We also provide our corporate clients with compliance information, including monitoring guidelines and actions to take in the event of an audit.
Immigration Practice Areas
Temporary Non-Immigrant Employment Visa Options
There are numerous non-immigrant visa categories for both skilled and unskilled workers, each with their own conditions regarding eligibility, length of stay, options for extending, annual numerical availability and whether one can concurrently pursue permanent residency. Some of the most common categories for temporary workers include:
The H-1B visa classification permits a foreign national to work in the U.S. for a temporary period. This option is for professional workers with positions requiring a minimum of a Bachelor’s degree in a specialized field. The H-1B classification is also available for an offer of employment as a fashion model of distinguished merit and ability.
This is a dual intent visa, allowing a worker to also pursue permanent residence while working on the temporary visa.
A person may have H-1B classification for a maximum of six years and is issued in increments of up to three years by the USCIS. An employee may receive extensions of the H-1B beyond six years in certain circumstances, (i.e., if the beneficiary has an employment-based permanent residence case pending (also known as a “green card.”)
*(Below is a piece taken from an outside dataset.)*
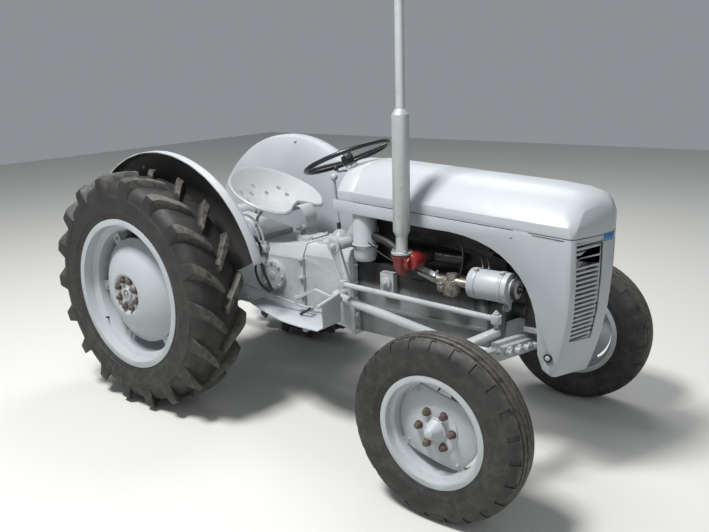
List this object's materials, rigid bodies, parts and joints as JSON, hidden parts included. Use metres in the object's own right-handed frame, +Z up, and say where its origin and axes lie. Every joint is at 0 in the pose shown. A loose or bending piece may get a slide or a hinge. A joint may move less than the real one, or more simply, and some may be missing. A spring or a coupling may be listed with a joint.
{
  "type": "tractor",
  "caption": "Small vintage farm tractor in worn grey paint with a tipping bonnet, open engine side, pan seat and rear lift linkage.",
  "frame": {"origin": "On the ground under the middle of the tractor's overall box: halfway between the nose and the rear ends of the lower links, on the middle plane.", "axes": "+X forward towards the nose, +Y the driver's left, +Z up."},
  "size_m": [2.905, 1.502, 2.15],
  "materials": {
    "paint": "worn light grey semi-gloss paint",
    "seat_paint": "worn near-white paint",
    "iron": "dark oily cast iron",
    "red_iron": "dull red heat-stained iron",
    "brass": "dull yellow metal casting",
    "silver": "bright bare steel, lightly stained",
    "black": "hard black rim covering",
    "tyre": "dusty brown-black rubber"
  },
  "bodies": {
    "chassis": {"transmission_case": "paint", "rear_axle_case": "paint", "lift_cover": "paint", "engine_block": "iron", "manifold": "red_iron", "carburettor": "brass", "dynamo": "paint", "air_cleaner": "paint", "exhaust_stack": "silver", "radiator": "iron", "fan": "iron", "front_support": "paint", "front_axle": "paint", "radius_rods": "paint", "steering_box": "paint", "dash_panel": "paint", "fuel_tank": "paint", "footboards": "paint", "controls": "paint", "mudguards": "paint", "seat_pan": "seat_paint", "seat_spring": "paint"},
    "bonnet": {"bonnet_top": "paint", "bonnet_cowl": "paint", "grille": "paint"},
    "steering_wheel": {"steering_wheel": "black"},
    "lift_arms": {"lift_arms": "paint"},
    "rear_wheel_l": {"rear_wheel_l": "paint", "rear_tyre_l": "tyre"},
    "front_wheel_l": {"front_wheel_l": "paint", "front_tyre_l": "tyre"},
    "knuckle_l": {"knuckle_l": "paint"},
    "drop_arm_l": {"drop_arm_l": "paint"},
    "drag_link_l": {"drag_link_l": "paint"},
    "lower_link_l": {"lower_link_l": "paint"},
    "lift_rod_l": {"lift_rod_l": "paint"},
    "rear_wheel_r": {"rear_wheel_r": "paint", "rear_tyre_r": "tyre"},
    "front_wheel_r": {"front_wheel_r": "paint", "front_tyre_r": "tyre"},
    "knuckle_r": {"knuckle_r": "paint"},
    "drop_arm_r": {"drop_arm_r": "paint"},
    "drag_link_r": {"drag_link_r": "paint"},
    "lower_link_r": {"lower_link_r": "paint"},
    "lift_rod_r": {"lift_rod_r": "paint"}
  },
  "joints": [
    {"name": "rear_wheel_spin_l", "type": "hinge", "parent": "chassis", "child": "rear_wheel_l", "pos_m": [-0.7025, 0.61, 0.602], "axis": [0, 1, 0], "continuous": true},
    {"name": "rear_wheel_spin_r", "type": "hinge", "parent": "chassis", "child": "rear_wheel_r", "pos_m": [-0.7025, -0.61, 0.602], "axis": [0, 1, 0], "continuous": true},
    {"name": "steer_l", "type": "hinge", "parent": "chassis", "child": "knuckle_l", "pos_m": [1.0755, 0.52, 0.56], "axis": [0, 0, 1], "range_deg": [-30, 30]},
    {"name": "steer_r", "type": "hinge", "parent": "chassis", "child": "knuckle_r", "pos_m": [1.0755, -0.52, 0.56], "axis": [0, 0, 1], "range_deg": [-30, 30]},
    {"name": "front_wheel_spin_l", "type": "hinge", "parent": "knuckle_l", "child": "front_wheel_l", "pos_m": [1.0755, 0.665, 0.365], "axis": [0, 1, 0], "continuous": true},
    {"name": "front_wheel_spin_r", "type": "hinge", "parent": "knuckle_r", "child": "front_wheel_r", "pos_m": [1.0755, -0.665, 0.365], "axis": [0, 1, 0], "continuous": true},
    {"name": "steering_column", "type": "hinge", "parent": "chassis", "child": "steering_wheel", "pos_m": [0.1455, 0, 1.246], "axis": [-0.3939, 0, 0.9191], "range_deg": [-360, 360]},
    {"name": "drop_arm_swing_l", "type": "hinge", "parent": "chassis", "child": "drop_arm_l", "pos_m": [0.2825, 0.285, 0.88], "axis": [0, 1, 0], "range_deg": [-20, 20]},
    {"name": "drop_arm_swing_r", "type": "hinge", "parent": "chassis", "child": "drop_arm_r", "pos_m": [0.2825, -0.285, 0.88], "axis": [0, 1, 0], "range_deg": [-20, 20]},
    {"name": "drag_link_swing_l", "type": "hinge", "parent": "drop_arm_l", "child": "drag_link_l", "pos_m": [0.3495, 0.312, 0.716], "axis": [0, 0.9834, 0.1815], "range_deg": [-20, 20]},
    {"name": "drag_link_swing_r", "type": "hinge", "parent": "drop_arm_r", "child": "drag_link_r", "pos_m": [0.3495, -0.312, 0.716], "axis": [0, 0.9834, -0.1815], "range_deg": [-20, 20]},
    {"name": "bonnet_tilt", "type": "hinge", "parent": "chassis", "child": "bonnet", "pos_m": [1.3015, 0, 0.54], "axis": [0, 1, 0], "range_deg": [0, 60]},
    {"name": "lift", "type": "hinge", "parent": "chassis", "child": "lift_arms", "pos_m": [-0.7625, 0, 0.862], "axis": [0, 1, 0], "range_deg": [-24, 42]},
    {"name": "lower_link_lift_l", "type": "hinge", "parent": "chassis", "child": "lower_link_l", "pos_m": [-0.5725, 0.252, 0.372], "axis": [0, 1, 0], "range_deg": [-15, 26]},
    {"name": "lower_link_lift_r", "type": "hinge", "parent": "chassis", "child": "lower_link_r", "pos_m": [-0.5725, -0.252, 0.372], "axis": [0, 1, 0], "range_deg": [-15, 26]},
    {"name": "lift_rod_swing_l", "type": "hinge", "parent": "lift_arms", "child": "lift_rod_l", "pos_m": [-1.0245, 0.262, 0.848], "axis": [0, 1, 0], "range_deg": [-42, 24]},
    {"name": "lift_rod_swing_r", "type": "hinge", "parent": "lift_arms", "child": "lift_rod_r", "pos_m": [-1.0245, -0.262, 0.848], "axis": [0, 1, 0], "range_deg": [-42, 24]}
  ],
  "couplings": [
    {"joint": "steer_r", "follows": "steer_l", "ratio": 1},
    {"joint": "steering_column", "follows": "steer_l", "ratio": 12},
    {"joint": "drop_arm_swing_l", "follows": "steer_l", "ratio": -0.63},
    {"joint": "drop_arm_swing_r", "follows": "steer_l", "ratio": 0.63},
    {"joint": "drag_link_swing_l", "follows": "steer_l", "ratio": 0.661},
    {"joint": "drag_link_swing_r", "follows": "steer_l", "ratio": -0.661},
    {"joint": "lower_link_lift_l", "follows": "lift", "ratio": 0.6},
    {"joint": "lower_link_lift_r", "follows": "lift", "ratio": 0.6},
    {"joint": "lift_rod_swing_l", "follows": "lift", "ratio": -1},
    {"joint": "lift_rod_swing_r", "follows": "lift", "ratio": -1}
  ]
}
Note: The spouse and minor child/ren of an H-1B employee are authorized to live in the United States in H-4 status, and to study, but are not permitted to work.
H-1B “Cap”-Subject Cases
Annual Numerical Limitation Each Fiscal Year Beginning October 1st
There are a limited number of new H-1B’s available in any government year (which runs 10/1 to 9/30). H-1B visas are numerically limited, with a total of 85,000 visas available each fiscal year (20,000 of these visas are restricted to individuals who have received master’s degrees or higher from U.S colleges or universities), also known as the “H-1B cap.”
We anticipate that the government will RUN OUT of new H-1B’s very early, as has been the case in recent years. The government will begin accepting H-1B petitions subject to the fiscal year 2020 cap on Monday, April 1, 2019. A random lottery will be held to see which petitions will be reviewed. Those cases not selected by the lottery will be returned to the attorney/employer with the applicable filing fees.
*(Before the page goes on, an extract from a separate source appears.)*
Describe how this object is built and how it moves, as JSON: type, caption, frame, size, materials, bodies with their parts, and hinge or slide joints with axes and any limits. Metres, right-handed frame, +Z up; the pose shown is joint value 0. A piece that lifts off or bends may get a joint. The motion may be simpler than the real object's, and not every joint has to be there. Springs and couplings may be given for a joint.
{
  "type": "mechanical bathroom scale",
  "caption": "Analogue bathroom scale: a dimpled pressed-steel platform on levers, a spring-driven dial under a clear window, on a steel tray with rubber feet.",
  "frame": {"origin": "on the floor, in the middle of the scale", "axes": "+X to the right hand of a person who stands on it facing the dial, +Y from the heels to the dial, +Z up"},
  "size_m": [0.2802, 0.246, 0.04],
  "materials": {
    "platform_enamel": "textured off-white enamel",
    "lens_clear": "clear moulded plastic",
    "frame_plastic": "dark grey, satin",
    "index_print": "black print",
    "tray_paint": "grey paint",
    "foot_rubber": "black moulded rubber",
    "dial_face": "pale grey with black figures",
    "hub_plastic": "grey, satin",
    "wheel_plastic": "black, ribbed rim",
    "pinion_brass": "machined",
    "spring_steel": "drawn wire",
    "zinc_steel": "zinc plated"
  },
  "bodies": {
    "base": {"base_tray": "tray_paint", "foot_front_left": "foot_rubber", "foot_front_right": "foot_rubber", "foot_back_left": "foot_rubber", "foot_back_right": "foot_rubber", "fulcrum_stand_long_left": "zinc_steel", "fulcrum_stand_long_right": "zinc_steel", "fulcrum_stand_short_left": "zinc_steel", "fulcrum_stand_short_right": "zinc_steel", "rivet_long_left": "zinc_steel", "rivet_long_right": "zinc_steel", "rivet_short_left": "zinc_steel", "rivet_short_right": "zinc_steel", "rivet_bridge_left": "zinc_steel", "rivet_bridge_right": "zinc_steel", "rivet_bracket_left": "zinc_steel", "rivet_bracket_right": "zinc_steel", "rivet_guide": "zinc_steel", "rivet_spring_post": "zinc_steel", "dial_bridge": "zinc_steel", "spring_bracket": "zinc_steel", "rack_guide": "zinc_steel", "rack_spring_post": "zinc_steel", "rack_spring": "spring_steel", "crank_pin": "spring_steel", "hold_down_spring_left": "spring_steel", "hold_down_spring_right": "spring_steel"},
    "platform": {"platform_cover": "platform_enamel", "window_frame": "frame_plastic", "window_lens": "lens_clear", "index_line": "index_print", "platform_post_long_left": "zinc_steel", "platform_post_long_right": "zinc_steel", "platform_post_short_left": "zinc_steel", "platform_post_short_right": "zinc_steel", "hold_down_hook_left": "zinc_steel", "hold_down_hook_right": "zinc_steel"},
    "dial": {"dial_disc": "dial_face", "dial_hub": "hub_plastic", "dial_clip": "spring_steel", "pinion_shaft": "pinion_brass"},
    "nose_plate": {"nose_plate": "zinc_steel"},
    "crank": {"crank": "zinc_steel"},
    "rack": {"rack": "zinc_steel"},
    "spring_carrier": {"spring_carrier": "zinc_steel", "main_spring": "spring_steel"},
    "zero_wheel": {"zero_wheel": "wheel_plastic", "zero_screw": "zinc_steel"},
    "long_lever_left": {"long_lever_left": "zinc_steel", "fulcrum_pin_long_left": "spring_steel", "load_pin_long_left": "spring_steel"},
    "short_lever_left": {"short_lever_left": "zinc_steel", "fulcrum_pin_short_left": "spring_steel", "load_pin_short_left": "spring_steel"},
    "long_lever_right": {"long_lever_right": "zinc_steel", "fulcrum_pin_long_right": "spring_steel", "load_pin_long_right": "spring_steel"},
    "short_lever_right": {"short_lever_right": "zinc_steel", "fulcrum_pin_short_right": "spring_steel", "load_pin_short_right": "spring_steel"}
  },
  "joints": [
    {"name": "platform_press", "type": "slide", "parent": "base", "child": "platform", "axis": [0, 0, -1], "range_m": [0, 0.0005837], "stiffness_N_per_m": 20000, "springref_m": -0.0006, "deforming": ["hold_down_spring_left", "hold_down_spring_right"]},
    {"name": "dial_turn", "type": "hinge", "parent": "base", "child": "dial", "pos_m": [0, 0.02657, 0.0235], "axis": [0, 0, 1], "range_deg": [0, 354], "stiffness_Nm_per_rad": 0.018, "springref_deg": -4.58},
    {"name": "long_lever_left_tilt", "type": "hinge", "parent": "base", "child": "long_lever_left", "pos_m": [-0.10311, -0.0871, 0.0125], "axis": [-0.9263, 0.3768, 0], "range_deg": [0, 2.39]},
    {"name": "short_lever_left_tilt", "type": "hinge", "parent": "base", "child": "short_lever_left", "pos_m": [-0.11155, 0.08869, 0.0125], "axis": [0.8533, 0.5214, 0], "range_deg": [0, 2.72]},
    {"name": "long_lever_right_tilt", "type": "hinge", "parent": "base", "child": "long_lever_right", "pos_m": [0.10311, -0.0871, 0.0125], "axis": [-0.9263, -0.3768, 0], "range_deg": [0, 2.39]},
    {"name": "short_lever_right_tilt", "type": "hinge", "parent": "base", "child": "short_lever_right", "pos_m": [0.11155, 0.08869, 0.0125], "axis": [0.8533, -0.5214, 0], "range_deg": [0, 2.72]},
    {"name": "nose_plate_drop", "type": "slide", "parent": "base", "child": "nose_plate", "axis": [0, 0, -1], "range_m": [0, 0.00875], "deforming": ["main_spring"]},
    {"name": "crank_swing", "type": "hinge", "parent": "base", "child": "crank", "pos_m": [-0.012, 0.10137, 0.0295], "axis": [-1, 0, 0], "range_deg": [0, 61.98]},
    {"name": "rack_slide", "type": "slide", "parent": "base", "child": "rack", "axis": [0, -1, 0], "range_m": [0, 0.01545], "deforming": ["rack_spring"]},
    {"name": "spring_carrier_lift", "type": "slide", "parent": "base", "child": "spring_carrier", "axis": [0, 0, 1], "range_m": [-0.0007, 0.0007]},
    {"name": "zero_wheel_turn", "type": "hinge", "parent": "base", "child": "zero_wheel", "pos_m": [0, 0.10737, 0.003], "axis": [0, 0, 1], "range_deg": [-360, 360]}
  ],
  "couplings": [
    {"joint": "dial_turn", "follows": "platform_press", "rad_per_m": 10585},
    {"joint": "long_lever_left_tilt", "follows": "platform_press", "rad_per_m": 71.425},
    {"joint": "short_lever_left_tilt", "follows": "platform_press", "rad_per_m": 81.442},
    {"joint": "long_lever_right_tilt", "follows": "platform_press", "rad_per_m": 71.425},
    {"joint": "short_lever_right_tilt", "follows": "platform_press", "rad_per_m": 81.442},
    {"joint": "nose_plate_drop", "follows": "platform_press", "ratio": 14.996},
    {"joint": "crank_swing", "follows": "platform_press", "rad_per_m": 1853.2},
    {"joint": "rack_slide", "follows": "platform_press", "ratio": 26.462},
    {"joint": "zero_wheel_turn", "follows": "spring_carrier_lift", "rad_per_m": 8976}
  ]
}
H-1B’s Not Subject to H-1B “Cap”
Note that university employees and affiliated entities are not subject to any numerical quotas and are considered “cap exempt” employers. Also, an employee who has previously held H-1B classification or has been granted H-1B status is generally exempt from the numerical cap limitations under the portability provisions of the American Competitiveness in the Twenty-First Century Act (AC21), which allows them to transition their H-1B to a different employer.
- To be deemed an H-1B ‘specialty occupation,’ the job must require at least a Bachelor’s degree (or the equivalent) in a specialty area, and the foreign national worker must have that specialized degree. So, for example, an architecture position requiring a degree in architecture would be an appropriate “specialty occupation,” as would a civil engineering position requiring a degree in engineering. Other types of positions that are usually appropriate for H-1B visas include positions in finance, accounting, computer science and the hard sciences.
- Positions that are “generalist” positions, such as sales jobs, data entry or simple computer programming positions, and administrative positions are often not eligible for H-1B work authorization. Also, if the employer requires a Bachelor’s degree but any degree is acceptable (for example, a degree in liberal arts or a degree in business administration [without a particular major, such as finance or marketing], then the position is typically not appropriate for H-1B classification.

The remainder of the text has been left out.